One of the things that I loved on our last trip to Mexico was the street commerce: merchants selling their wares–fish, bottled water, who knows what else–out of small trucks rumbling up and down the cobble-stoned streets. So old world, I thought, so different from at home.
Except, of course–it’s not! Today I had all my knives sharpened by Dominick Del Re, the third generation of his family to drive up and down New York streets with a truck packed with grinding equipment.
And his wit is as sharp as his knives!
As I gave him my knives, and then stepped out to take a photo of his truck, a woman materialized beside me. “I remember him from my childhood,” she said with delight! “He’d drive up and down the streets and ring his bell!”
Bell? On cue, he rang a bell on the windshield of the truck.

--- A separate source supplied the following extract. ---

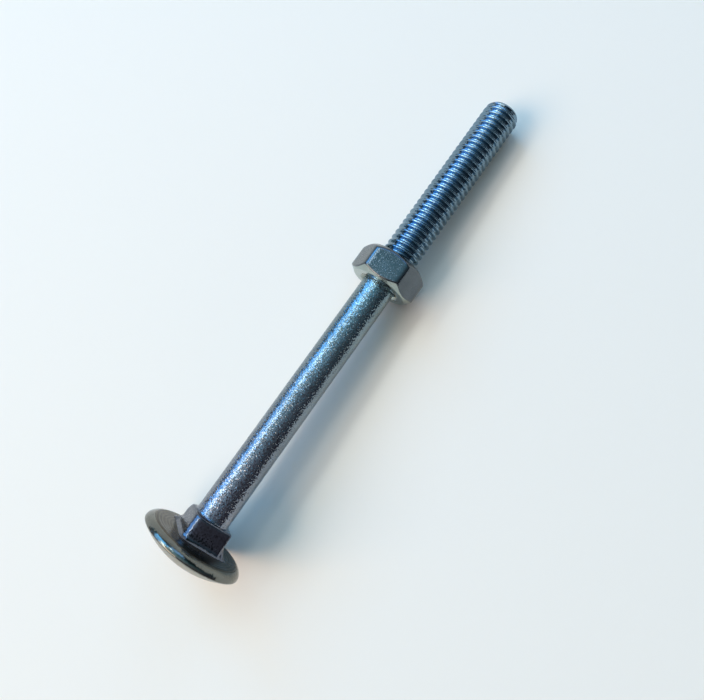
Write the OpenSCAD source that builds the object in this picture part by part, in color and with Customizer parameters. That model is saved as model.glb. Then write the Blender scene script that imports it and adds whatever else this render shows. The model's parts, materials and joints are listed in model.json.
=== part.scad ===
// Carriage bolt with a square neck and a domed head, carrying a hexagon nut on its thread.
// Units are millimetres. The bolt runs along +X from the head to the tip and +Z is up.
// The origin is the centre of the head's bearing face. The whole part is turned about Y by
// rest_tilt, so that it lies on the head's rim and on the lowest flat of the nut.

/* [Shank] */
// length from the bearing face to the tip
bolt_length = 80; // [72:1:120]
// diameter of the plain shank
shank_d = 5.26; // [5.1:0.02:5.5]

/* [Head] */
// widest diameter of the head
head_d = 15.7; // [14.5:0.1:18]
// sphere radius of the dome
dome_radius = 14.4; // [10:0.1:18]
// depth from the bearing face back to the widest circle
rim_depth = 1.1; // [0.6:0.05:1.4]
// cylindrical land at the widest circle
rim_land = 0.12; // [0.1:0.02:0.6]
// width of the rolled edge between the bearing face and the widest circle
rim_roll = 1.5; // [0.8:0.05:1.8]

/* [Square neck] */
// distance across the flats of the square
neck_square = 5.9; // [5.6:0.05:6.3]
// diameter over the rounded corners of the square
neck_corner_d = 8.06; // [7.8:0.02:8.1]
// length of the square from the bearing face
neck_length = 3.5; // [3:0.1:6]
// bevel at the end of the square's corners
neck_bevel = 0.3; // [0.1:0.05:0.5]
// roll of the square about the bolt's axis
neck_roll = 30.6; // [0:0.2:60]
// diameter reached by the four corner flares at the bearing face
flare_d = 11.6; // [9.5:0.1:12]
// height of the corner flares
flare_height = 2.2; // [1.2:0.1:2.6]
// width of one corner flare
flare_width = 1.7; // [1.2:0.1:2.2]
// height of the step that ends the square
neck_step = 0.35; // [0.2:0.05:0.6]
// width of that step outside the shank
neck_step_out = 0.16; // [0.1:0.02:0.25]

/* [Thread] */
// diameter over the thread crests
thread_d = 5.8; // [5.7:0.02:6]
// distance from the bearing face to the start of the thread
thread_start = 44.75; // [40:0.25:44.75]
// length over which the shank sinks to the thread's roots
thread_runout = 0.5; // [0.3:0.1:1]
// distance from one crest to the next
thread_pitch = 1; // [0.9:0.05:1.25]
// depth of the thread, from crest to root
thread_depth = 0.54; // [0.4:0.01:0.6]
// width of the flat on a crest
crest_flat = 0.12; // [0.08:0.01:0.15]
// length of the chamfer at the tip
tip_chamfer = 0.7; // [0.4:0.05:1]
// diameter of the flat end of the tip
tip_d = 5; // [4.6:0.05:5.3]

/* [Nut] */
// distance across the flats of the nut
nut_flats = 9.8; // [9.5:0.05:11]
// height of the nut
nut_height = 4.8; // [4:0.1:6]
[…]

Back inside the truck, I told Del Re how he’d wrung the bell on cue.
He grinnned, “I’m psychic!”
Inside the truck with Del Re was a young man. Turned out, he wasn’t a customer, but a passer-by. It turned he was also Dominic (no ‘k’ though) Del Re–but no relation. He’d seen the last name on the truck, stopped to chat and discovered that the two had the same name–a first for both of them. He was just hanging around to watch the show of women, men and kids getting knives sharpened and watching Del Re work.
It’s a three-part process. Del Re runs the knives through two different grinding wheels, beveling their edges and then doing a final swipe on a flat grindstone.
As grinder wiped off my knives with a towel, he gestured at the younger Del Re.
“He’s a Ph.D,” he said, smiling. “Dominick Del Res are always smart.”